Assignment 5

Due: Tuesday June 2, 2015, end of day.

In this assignment, you will program a very simple game, called The Drain.

Make a drawing on the screen (via a View, obviously) as in the drawing below. Some small variation / improvement on the drawing is possible; just keep the general idea.

This represents a drain with a drain-hole (below, gray); two dirty objects left inattentively in the sink by your house-mates, and a bright red cherry tomato. The goal of the game is to send the cherry tomato down the drain. Once the cherry tomato falls down the drain, a new cherry tomato materializes at the top of the screen (and the monster living in the sink piping emits a burping noise -- this is optional though). Note: my daughter actually suggests that the monster makes a disgusted noise and spits the tomato back up in the game to its original position, but this again is optional.

The motion of the tomato is governed by the following rules. Let vx, vy be the velocity of the tomato in the x and y directions.

• A friction force with components fx = - alpha * vx, fy = - alpha * vy , for some alpha of your choice.
• A gravitational acceleration force with components gx = beta * ix, gy = beta * iy, where ix, iy are the readings of the inclination sensor (more on this below). Basically, if you tilt the phone, the tomato is going to accelerate down as if it was a real tomato rolling off the screen.
• When the tomato hits a horizontal wall or partition, it bounces with elasticity gamma, meaning that vy = - gamma * vy, for some gamma < 1 (take gamma = 0.7 for instance). Similarly, vx = - gamma * vx when the tomato hits a vertical wall. You can detect when a tomato hits a wall because the distance from the wall is less than its radius.
• When the tomato is entirely within the drainhole, it falls down and disappears. The tomato is entirely in the drainhole when the distance between the centers of the tomato and the drainhole is smaller than the difference between their radiuses. Obviously the drainhole is bigger than the tomato.

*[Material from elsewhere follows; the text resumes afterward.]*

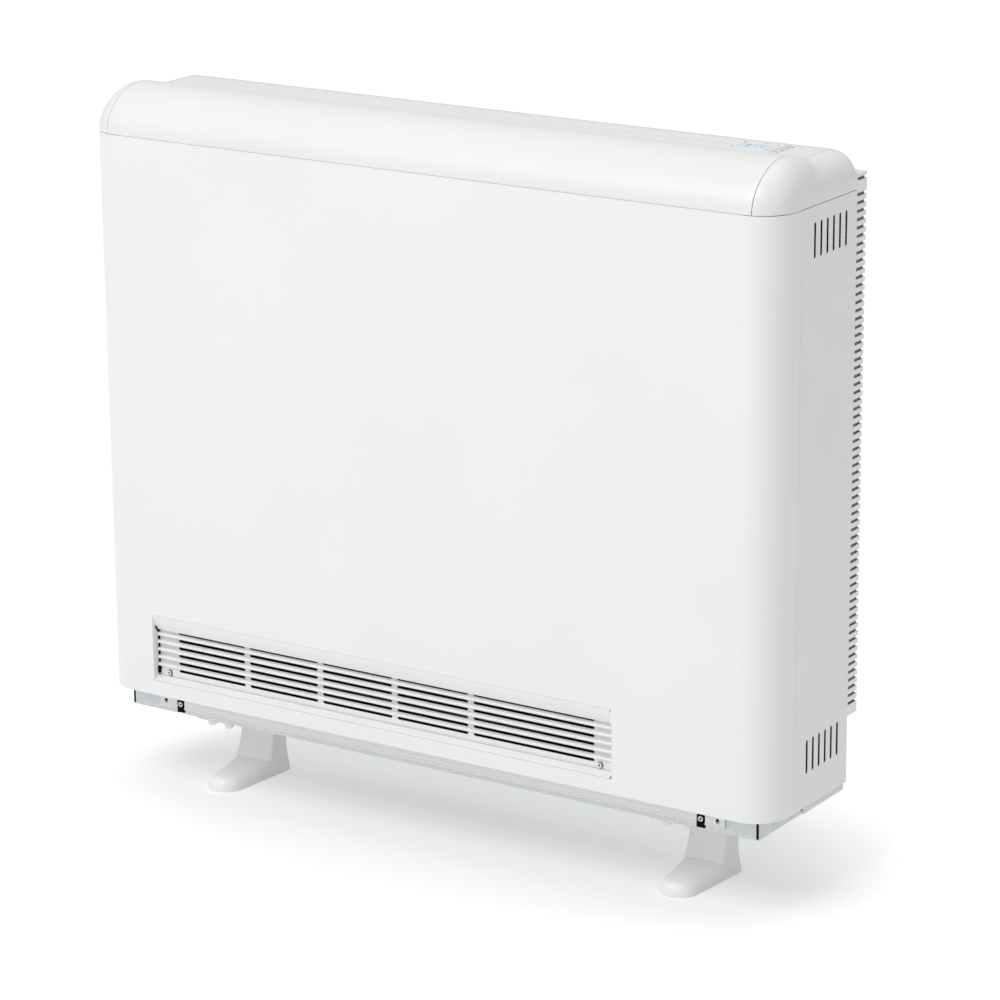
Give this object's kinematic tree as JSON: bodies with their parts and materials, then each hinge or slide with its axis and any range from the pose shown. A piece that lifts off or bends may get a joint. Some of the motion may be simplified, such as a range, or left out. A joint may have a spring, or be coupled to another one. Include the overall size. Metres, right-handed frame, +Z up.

Note: to detect whether the tomato hits one of the partitions, it helps to consider the partition as a partition line from (0, py) to (px, py), and of the point (px, py). Then, to check whether a tomato of center (x, y) and radius r is hitting the partition, you can do:

• If 0 <= x <= px and abs(y - py) < r, then you are hitting the "flat" part of the partition.
• If px < x and dist((px, py), (x, y)) < r, then you are hitting its endpoint.

If you are hitting the flat partition, simply bounce along the horizontal axis of the partition. If you are hitting the endpoint... just model what would happen to an infinitely elastic and rigid sphere that has no friction.

You don't need to worry about modeling the angular rotation of the tomato, in particular, and the friction effects on the walls. Although it would definitely be fun if you did.

To do this assignment, study carefully how they do in the tutorial to do the animation (as described in class as well): basically:

• You have a tomato object that can update its own position if you give it a delta-time. In theory, you would have to check whether the tomato hits an object at any point of its trajectory, and similarly for falling in the drainhole. In practice, use sufficient friction (to limit the speed) and a sufficiently short update time (20ms?) so that you can just check for collisions and fall-ins at the end of each position update, and not have the tomato go through walls. Remember to put some hard limits so the tomato does not leave the screen. When the tomato falls in, create a new one at the top.
• You post every 20ms or so a runnable. The runnable asks the tomato to update its position, then draws the new screen with the tomato in the new position, and re-posts itself, forever.

You need to read the inclination sensors. You can do it by simply reading the accelerometer, which gives you the direction of the gravity acceleration (plus any additional shaking you do). Here is sample code. Please check I got the signs right for the acceleration (it will be pretty obvious in practice). This code updates activity variables accelx and accely. In the tomato object, you can just look at the value of these variables, and update the state accordingly. The point is that you cannot get the acceleration from the sensors when you need it. You need to register a listener (as done below), that will give you the acceleration when it has it, and stores the values. Then the tomato reads the acceleration when it needs.

Note that you need to add the permission in the AndroidManifest.xml in order to use the sensors.

        ((SensorManager) getSystemService(Context.SENSOR_SERVICE)).registerListener(

                new SensorEventListener() {

                    @Override

                    public void onSensorChanged(SensorEvent event) {

                        // I hope I got the signs right.  If not, experiment with this.

                        accelx = -event.values[0];

                        accely = event.values[1];

                    }

                    @Override

                    public void onAccuracyChanged(Sensor sensor, int accuracy) {} //ignore

                },

                ((SensorManager)getSystemService(Context.SENSOR_SERVICE))

                        .getSensorList(Sensor.TYPE_ACCELEROMETER).get(0) SensorManager.SENSOR_DELAY_GAME);